Bonnie and Clyde (Early 20th century/Southern United States): This is exactly what it sounds like, a musical that tells the story of Bonnie and Clyde, the famous outlaws. It goes back to the source material instead of borrowing from the popular film, and follows the couple from meeting to ambush. Its portrayal of Clyde’s brother Buck and his wife Blanche (especially “You’re Goin’ Back to Jail”) was one of the reasons I did a Footnoting History episode called Buck and Blanche (and Bonnie and Clyde).
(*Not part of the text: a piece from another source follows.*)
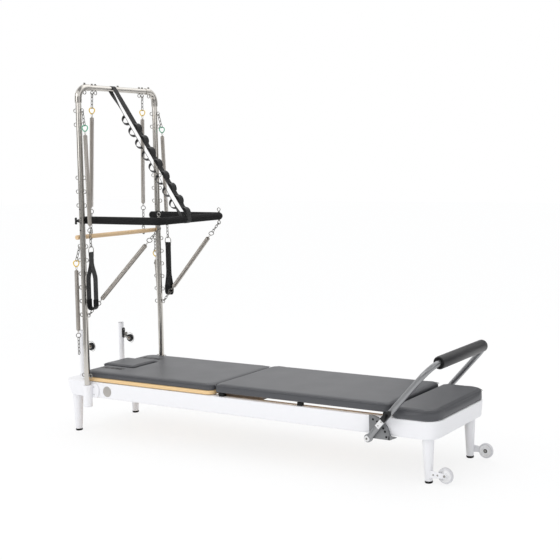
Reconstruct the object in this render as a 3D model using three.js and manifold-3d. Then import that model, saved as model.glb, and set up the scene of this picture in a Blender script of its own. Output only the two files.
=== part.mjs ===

Allegiance (Mid-20th century/World War II, United States): Based on the experiences of George Takei and his family, and featuring a score by Jay Kuo, this musical explores the experiences of Japanese Americans during and after World War II. From being forced into internment camps to coping with the effects of it that reverberated in families well after the war ended, it captures the essence of a complicated, conflicting time for Japanese Americans and does a wonderful job of showing how being put into the internment camps impacted each person differently and altered their feelings about the country that did not trust them.
Come from Away (Early 21st century/Canada post-9/11): I was one of those people who thought it was bizarre to even entertain the idea of associating 9/11 with a musical, but this one does just that. Currently running on Broadway, Come from Away tells the story of what happened when planes bound had to be diverted due to the events of September 11, 2001. Thirty-Eight planes landed in Gander, a small town in Newfoundland, Canada. As the residents of Gander join together to accommodate these sudden, trapped visitors, passengers cope not only with being stranded, but also worry about their loved ones in other areas of the world, Irene Sankoff and David Hein’s score goes a long way to show the impact of 9/11 outside of the east coast of the United States. One of the most compelling moments includes Beverley, a pilot who knows her colleagues’ planes were commandeered and used for destruction (“Me and the Sky”).